Take the data below and write out exactly the lines from the one with "The three.js and" through the one with "pinched folds that"; omit every other line.
— Begin Task inputs —
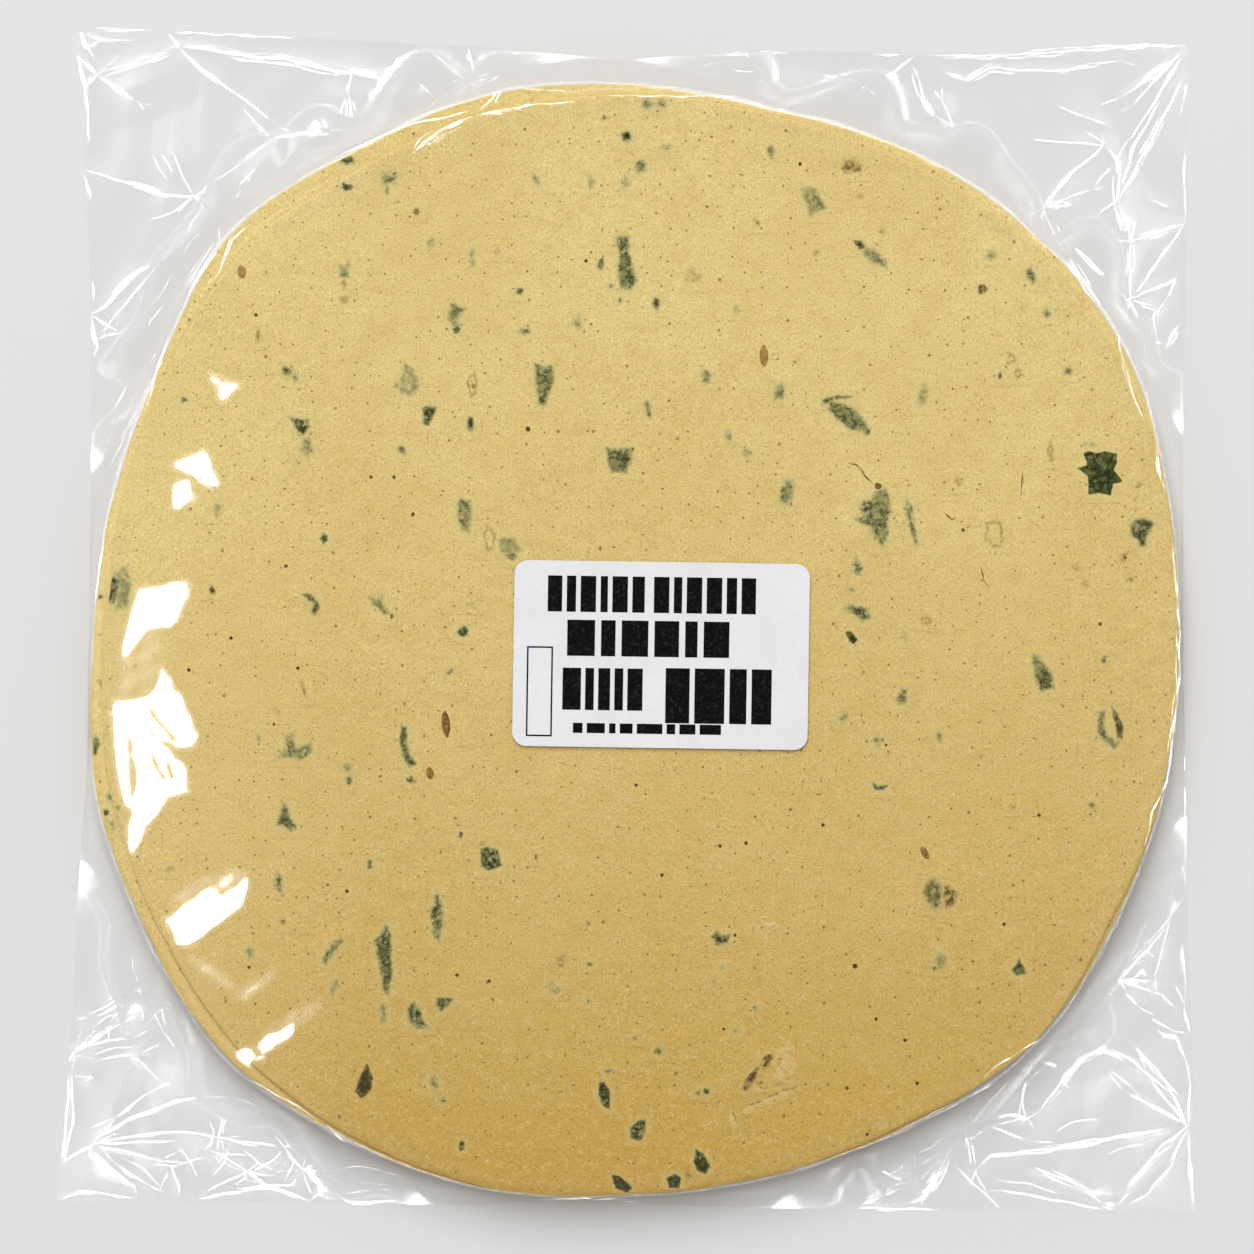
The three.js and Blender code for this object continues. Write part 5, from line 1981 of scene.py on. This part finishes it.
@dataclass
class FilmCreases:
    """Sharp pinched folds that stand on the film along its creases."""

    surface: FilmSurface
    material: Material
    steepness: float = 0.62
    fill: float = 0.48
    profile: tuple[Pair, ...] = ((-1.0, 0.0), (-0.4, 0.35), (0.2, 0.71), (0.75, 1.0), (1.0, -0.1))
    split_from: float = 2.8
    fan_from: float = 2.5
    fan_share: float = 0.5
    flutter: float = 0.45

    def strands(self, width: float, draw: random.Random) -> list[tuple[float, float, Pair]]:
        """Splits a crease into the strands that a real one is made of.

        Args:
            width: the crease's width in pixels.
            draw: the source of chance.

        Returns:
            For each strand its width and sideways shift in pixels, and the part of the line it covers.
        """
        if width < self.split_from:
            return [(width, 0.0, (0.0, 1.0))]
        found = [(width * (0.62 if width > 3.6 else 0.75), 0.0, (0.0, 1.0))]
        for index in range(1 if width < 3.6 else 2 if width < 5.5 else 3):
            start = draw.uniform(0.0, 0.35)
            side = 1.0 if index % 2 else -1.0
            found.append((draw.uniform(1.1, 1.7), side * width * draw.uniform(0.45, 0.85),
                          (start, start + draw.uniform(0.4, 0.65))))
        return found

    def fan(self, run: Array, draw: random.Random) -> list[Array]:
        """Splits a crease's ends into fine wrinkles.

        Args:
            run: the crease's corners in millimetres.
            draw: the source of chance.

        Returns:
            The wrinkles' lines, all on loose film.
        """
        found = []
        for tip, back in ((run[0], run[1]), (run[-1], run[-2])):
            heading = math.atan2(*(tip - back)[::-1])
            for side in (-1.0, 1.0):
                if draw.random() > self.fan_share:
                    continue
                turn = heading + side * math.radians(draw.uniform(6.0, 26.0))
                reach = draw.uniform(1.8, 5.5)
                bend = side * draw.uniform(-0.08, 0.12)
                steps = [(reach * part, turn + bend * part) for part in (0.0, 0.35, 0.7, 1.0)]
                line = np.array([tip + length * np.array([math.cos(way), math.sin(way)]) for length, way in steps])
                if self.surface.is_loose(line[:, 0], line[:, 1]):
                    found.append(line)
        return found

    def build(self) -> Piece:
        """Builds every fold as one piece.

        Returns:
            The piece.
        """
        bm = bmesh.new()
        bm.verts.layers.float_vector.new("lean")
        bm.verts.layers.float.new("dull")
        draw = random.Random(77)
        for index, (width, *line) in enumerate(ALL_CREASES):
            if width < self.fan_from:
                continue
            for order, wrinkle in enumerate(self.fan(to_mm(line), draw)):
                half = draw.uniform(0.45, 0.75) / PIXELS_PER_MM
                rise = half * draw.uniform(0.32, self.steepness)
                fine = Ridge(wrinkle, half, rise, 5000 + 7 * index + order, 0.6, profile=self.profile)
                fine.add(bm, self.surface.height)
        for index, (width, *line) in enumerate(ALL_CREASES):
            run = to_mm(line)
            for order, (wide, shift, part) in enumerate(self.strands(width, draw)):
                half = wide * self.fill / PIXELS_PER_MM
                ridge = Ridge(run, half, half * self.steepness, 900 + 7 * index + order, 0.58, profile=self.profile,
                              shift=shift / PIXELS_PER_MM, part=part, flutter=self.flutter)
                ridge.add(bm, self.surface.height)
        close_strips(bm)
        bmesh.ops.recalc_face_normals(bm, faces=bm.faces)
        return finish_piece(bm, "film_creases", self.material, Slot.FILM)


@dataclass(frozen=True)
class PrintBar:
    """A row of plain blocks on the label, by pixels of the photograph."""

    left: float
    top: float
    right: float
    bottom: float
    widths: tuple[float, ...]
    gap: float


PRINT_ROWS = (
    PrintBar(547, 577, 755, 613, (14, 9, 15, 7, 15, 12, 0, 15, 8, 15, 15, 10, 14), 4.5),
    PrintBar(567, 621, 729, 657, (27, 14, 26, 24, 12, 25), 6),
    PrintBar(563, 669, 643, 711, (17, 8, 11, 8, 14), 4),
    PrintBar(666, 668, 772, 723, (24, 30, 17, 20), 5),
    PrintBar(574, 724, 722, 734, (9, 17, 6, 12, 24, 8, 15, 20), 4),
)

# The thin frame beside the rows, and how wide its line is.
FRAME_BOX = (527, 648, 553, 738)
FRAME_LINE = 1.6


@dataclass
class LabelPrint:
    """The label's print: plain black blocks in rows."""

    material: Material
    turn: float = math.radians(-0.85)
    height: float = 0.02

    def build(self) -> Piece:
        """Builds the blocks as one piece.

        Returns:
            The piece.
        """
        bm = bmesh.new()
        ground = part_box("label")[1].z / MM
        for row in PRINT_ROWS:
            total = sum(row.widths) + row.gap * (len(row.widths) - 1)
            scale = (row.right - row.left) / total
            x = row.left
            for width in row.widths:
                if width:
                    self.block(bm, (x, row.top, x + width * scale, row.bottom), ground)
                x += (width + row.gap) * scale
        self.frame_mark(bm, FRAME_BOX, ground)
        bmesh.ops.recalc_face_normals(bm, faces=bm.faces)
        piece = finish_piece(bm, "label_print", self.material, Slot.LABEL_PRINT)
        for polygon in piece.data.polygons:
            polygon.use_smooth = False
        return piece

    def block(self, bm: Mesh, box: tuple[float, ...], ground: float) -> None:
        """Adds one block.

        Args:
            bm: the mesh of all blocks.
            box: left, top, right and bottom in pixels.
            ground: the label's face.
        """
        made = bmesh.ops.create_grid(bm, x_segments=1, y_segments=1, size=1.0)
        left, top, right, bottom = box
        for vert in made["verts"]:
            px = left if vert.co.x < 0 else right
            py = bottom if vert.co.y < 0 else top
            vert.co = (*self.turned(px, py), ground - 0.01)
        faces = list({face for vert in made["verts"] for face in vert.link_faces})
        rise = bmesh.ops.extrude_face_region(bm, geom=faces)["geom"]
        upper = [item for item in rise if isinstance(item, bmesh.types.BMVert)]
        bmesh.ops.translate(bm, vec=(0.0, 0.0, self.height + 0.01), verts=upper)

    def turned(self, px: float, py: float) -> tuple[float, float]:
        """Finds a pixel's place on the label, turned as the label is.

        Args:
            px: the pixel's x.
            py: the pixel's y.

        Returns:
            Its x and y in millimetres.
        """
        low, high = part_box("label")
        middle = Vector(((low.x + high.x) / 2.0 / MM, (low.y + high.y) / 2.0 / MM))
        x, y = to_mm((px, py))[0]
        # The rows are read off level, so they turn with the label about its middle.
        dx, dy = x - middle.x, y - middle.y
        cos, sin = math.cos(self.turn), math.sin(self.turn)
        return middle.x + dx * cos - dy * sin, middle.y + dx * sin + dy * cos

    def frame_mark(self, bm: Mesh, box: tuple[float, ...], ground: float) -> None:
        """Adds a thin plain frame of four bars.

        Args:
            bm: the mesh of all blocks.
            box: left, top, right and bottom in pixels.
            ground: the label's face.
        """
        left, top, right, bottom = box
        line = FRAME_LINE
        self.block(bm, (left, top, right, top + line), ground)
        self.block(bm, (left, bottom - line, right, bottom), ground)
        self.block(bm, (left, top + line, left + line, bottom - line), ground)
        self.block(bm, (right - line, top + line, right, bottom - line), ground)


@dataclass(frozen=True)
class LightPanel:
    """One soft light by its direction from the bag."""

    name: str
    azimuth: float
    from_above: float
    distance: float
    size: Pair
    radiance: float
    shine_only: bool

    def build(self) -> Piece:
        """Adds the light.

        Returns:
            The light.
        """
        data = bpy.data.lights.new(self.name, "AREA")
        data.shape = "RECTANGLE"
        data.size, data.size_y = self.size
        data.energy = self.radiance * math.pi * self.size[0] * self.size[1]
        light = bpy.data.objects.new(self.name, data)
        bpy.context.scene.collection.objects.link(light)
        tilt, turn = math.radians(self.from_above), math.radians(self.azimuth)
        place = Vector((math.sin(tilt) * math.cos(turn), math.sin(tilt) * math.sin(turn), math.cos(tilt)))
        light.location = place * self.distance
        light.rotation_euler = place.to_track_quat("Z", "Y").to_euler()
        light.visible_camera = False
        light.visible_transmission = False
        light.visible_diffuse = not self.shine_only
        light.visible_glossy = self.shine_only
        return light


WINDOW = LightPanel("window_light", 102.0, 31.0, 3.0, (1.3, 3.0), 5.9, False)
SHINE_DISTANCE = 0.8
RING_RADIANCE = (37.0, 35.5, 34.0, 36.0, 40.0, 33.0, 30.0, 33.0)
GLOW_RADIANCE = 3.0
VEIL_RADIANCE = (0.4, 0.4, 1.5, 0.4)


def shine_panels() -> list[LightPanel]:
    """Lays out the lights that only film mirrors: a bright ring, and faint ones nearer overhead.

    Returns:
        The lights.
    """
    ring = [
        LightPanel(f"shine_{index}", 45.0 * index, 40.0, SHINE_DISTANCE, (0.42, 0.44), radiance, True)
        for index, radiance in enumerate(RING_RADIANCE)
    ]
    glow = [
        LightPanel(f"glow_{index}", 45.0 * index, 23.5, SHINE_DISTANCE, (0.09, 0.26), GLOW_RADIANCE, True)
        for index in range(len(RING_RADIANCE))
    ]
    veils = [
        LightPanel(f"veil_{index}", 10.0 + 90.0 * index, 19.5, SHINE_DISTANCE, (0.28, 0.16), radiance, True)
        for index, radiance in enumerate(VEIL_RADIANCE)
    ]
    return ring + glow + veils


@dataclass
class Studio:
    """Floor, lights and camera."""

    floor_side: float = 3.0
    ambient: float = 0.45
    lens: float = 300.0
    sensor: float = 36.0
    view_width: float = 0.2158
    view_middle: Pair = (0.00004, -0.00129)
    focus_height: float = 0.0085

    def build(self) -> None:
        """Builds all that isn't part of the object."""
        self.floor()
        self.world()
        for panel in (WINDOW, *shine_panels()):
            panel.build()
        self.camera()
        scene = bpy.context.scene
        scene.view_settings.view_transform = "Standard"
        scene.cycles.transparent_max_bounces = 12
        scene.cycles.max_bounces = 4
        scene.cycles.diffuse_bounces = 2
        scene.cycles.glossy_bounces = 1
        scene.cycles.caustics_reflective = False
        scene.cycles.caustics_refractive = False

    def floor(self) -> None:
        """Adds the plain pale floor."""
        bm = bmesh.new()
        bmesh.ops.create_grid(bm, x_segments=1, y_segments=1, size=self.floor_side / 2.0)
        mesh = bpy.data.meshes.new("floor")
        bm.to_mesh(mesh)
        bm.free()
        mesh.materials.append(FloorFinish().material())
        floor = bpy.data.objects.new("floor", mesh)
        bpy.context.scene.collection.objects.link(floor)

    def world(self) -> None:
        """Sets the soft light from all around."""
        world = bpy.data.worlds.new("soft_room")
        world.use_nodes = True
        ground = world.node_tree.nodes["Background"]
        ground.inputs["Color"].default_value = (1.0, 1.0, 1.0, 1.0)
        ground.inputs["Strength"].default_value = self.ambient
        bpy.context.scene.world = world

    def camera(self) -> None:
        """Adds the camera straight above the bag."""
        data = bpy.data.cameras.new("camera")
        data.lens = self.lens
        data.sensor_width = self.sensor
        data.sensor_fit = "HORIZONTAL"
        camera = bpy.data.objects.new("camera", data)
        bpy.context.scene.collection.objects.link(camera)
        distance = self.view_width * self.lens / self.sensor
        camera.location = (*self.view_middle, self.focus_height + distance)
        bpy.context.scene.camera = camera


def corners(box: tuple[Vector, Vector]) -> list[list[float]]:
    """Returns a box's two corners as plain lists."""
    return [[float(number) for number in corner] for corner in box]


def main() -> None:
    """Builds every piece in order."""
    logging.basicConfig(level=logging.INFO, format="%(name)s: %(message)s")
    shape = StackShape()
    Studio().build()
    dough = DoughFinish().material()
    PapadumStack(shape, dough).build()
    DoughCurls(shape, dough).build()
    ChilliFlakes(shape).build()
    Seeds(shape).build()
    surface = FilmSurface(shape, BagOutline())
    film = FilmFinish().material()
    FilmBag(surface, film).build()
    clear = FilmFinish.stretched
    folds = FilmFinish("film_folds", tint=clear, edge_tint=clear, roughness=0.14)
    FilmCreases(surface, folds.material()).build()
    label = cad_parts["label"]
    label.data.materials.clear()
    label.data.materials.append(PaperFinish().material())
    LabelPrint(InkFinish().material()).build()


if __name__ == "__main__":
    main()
— End Task inputs —
— Begin Task inputs —
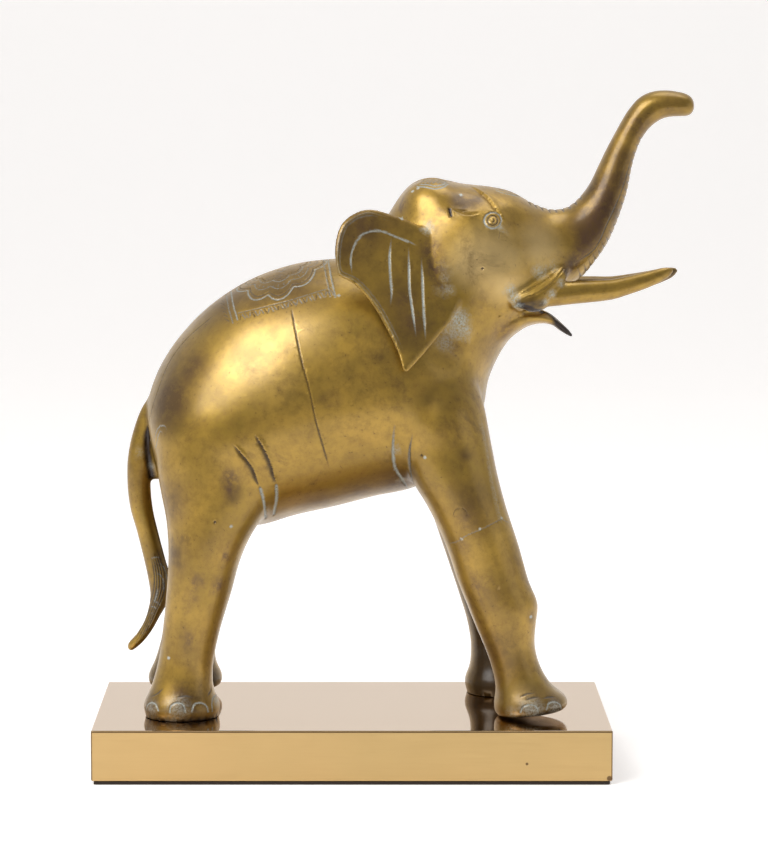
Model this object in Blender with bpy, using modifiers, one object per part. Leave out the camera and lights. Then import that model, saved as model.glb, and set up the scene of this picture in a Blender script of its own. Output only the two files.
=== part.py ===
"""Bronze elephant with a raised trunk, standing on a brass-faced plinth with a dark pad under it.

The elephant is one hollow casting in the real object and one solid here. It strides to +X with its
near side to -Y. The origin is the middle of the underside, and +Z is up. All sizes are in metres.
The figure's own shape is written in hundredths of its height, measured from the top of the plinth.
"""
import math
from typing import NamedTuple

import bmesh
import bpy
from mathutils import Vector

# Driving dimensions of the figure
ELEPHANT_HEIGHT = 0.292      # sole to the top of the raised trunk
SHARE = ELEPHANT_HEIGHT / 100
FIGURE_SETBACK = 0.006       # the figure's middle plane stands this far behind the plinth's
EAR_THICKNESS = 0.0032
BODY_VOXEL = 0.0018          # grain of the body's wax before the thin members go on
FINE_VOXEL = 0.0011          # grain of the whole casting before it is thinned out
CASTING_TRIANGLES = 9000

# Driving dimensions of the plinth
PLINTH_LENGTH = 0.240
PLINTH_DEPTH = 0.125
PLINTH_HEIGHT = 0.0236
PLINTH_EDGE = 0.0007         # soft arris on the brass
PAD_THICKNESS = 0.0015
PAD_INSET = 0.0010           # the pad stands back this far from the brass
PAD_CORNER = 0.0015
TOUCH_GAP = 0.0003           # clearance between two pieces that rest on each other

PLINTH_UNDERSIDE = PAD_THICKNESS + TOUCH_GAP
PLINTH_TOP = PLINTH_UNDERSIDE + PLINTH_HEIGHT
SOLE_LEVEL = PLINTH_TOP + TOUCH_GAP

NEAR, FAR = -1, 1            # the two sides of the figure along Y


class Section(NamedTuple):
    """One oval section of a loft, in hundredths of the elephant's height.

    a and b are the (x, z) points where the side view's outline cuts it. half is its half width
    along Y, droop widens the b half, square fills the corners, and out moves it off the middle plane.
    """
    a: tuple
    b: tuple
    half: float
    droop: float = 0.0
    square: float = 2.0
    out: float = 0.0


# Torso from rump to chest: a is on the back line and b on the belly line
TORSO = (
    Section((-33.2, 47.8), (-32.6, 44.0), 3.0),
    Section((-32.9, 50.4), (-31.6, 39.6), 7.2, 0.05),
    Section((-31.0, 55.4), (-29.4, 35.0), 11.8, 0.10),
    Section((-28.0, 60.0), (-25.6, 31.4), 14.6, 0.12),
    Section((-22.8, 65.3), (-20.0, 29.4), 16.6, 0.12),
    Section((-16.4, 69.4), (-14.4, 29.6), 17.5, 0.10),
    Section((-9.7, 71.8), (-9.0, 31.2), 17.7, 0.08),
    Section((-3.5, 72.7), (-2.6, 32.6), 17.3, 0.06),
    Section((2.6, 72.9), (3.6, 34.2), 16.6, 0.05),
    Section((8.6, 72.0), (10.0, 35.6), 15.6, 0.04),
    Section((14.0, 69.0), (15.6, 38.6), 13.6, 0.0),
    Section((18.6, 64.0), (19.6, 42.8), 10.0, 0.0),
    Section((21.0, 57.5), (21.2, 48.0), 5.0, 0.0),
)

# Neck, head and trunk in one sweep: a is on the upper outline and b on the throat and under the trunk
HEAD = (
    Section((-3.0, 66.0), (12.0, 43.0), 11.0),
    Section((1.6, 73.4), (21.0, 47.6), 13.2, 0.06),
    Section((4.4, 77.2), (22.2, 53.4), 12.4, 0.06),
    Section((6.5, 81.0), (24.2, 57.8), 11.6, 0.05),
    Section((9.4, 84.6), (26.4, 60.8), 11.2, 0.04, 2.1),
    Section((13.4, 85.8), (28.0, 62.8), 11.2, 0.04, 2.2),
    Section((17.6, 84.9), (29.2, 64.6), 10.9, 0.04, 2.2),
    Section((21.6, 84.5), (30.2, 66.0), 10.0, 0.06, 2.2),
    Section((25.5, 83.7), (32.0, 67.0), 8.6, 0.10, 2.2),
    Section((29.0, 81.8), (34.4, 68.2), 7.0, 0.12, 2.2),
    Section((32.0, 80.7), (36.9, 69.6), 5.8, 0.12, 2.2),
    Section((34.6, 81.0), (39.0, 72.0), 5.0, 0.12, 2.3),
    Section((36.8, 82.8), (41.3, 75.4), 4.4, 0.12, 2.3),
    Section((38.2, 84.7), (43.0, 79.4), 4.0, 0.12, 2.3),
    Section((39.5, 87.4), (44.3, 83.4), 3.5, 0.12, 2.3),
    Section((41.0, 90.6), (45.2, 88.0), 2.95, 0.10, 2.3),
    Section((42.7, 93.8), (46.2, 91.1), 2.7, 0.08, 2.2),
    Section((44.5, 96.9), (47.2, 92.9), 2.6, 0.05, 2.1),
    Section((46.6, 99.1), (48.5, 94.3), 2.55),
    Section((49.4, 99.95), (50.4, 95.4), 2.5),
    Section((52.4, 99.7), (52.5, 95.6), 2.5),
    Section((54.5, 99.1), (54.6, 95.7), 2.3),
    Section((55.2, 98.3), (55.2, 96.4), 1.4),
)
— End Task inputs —
— Begin Task inputs —
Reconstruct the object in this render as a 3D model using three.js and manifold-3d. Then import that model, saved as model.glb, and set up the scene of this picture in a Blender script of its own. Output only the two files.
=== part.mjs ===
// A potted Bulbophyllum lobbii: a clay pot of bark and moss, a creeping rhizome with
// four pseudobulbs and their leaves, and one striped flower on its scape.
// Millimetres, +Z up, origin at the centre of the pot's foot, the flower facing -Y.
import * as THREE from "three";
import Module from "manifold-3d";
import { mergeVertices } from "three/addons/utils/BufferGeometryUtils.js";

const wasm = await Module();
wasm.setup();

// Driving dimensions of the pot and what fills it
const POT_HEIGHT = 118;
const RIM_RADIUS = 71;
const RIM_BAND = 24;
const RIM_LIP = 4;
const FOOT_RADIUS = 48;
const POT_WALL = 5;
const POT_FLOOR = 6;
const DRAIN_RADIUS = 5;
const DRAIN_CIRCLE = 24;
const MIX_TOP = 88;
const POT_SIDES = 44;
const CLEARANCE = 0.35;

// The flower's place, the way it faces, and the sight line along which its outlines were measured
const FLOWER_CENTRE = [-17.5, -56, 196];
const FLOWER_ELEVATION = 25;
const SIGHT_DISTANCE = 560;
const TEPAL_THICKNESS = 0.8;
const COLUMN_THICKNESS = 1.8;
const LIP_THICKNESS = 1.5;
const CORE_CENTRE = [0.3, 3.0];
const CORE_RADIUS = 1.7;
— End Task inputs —
# [Solution for this exercise]
The three.js and Blender code for this object continues. Write part 5, from line 1981 of scene.py on. This part finishes it.
@dataclass
class FilmCreases:
    """Sharp pinched folds that stand on the film along its creases."""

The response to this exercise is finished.